Laundry and dish washing in Lake Malawi

Washing dishes

Sandcastles, everywhere

That first afternoon, I overcame my biggest apprehension of the trip by submerging my feet in Lake Malawi.  Despite guide assurances that no trip participant has ever been infected, and that the schistos live in other stagnant areas o the lake, I couldn't help but feel little schistomites prickling their way into my feet, up the ankles, and began the fatalistic assumption that they were then making their way towards my lungs for puncture.  


But, as with most minor psychological traumas, I made it through.  And roomed with the most beautiful views of dusk and dawn.  

Room with a view

Sleep and wakefulness both came ushered by the sound of waves.  

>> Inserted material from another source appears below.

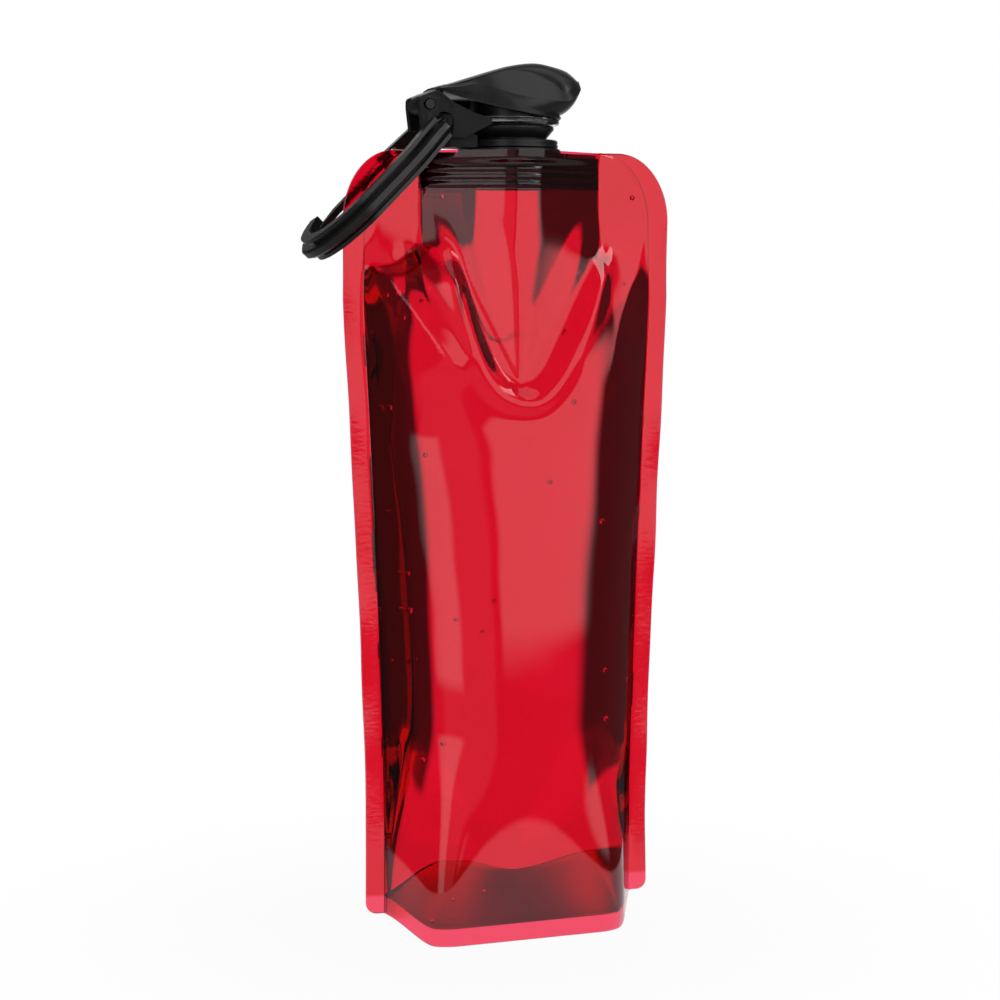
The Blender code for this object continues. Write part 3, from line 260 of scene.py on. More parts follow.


# %% [markdown]
# The film is a clear red laminate. One layer lets most of the red through and little else, so
# two layers give the pouch's deep colour. Its gloss is what sells it: the surface is almost a
# mirror, with a faint waviness, and it is duller along the welded edges. Its cut edge is paler
# and has a painted glow: an emission that stands in for the light that runs inside the film and
# comes out there.

# %% Red film and water
FILM_RED = (0.845, 0.045, 0.125)
# painted light: the welded foot strip is painted paler pink, for the bright light that shines through
# it
FILM_PALE = (0.865, 0.060, 0.150)
FOOT_PAINTED_PINK = (0.97, 0.22, 0.34)     # the strip that is welded along the base
FILM_INDEX = 1.45
FILM_ROUGH = 0.03
WELD_ROUGHER = 0.10
FILM_RIPPLE = 0.0625 * MM
EDGE_DARK = (0.62, 0.10, 0.15)
EDGE_LIGHT = (0.80, 0.30, 0.36)
# painted glow of the cut edge, an emission in place of light piped through the film
EDGE_PAINTED_GLOW = 0.25
WATER_TINT = (0.985, 0.99, 0.99)
WATER_INDEX = 1.333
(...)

Lake Malawi.  Alternatively called the Palindrome Lake (for its dimensions) or the Lake of Stars (for what Livingstone felt was the best celestial vantage point), there was no brilliance to the stars our first night, but the clouds broke to reveal a ladle-shaped blood-red moon on the horizon, about to dip into the lake and scoop up the fishing boat lights that I mistook for a town.  That moonperch town does not exist. 

October 4, 2013

Days 28-29 (along the road)

Two days of driving, driving, and driving through Zambia.  

This is how we do.

Apparently the overlanding company didn't think that there were any worthwhile stops between Victoria Falls and Lake Malawi, which is a shame because Zambia is turning out to be beautiful.  Beautiful out of our bus windows.  Beautiful from the road.  

Zambia obtained independent statehood in 1964, before which it was Northern Rhodesia.  Which gives them the distinction of being the only country to compete in the Olympic games under one name and to leave it under a different one.  One day, I will impress with this fact at trivia night, and the victory will be oh so sweet.  Obscure facts and geography of east and southern Africa- that's what I bring to the table.  

We've been passing tree-covered hillsides and small roadside villages with brightly-clad women selling brightly-colored produce and circles of men tinkering with bikes.  

As the trip goes on, the countries start to look more and more like Kenya.  Though Zambia is greener and has a bit less trash on the side of the roads we've driven.  

I've also started noticing some really neat Public Health signs along the road, including:
- "Spouse abuse is a crime"
- "Support and love your children"
- "Circumcision: A man who cares.  Services this way ------>"

All of which suggests that Zambia might be a place I'd like to return to.  One day, future permitting.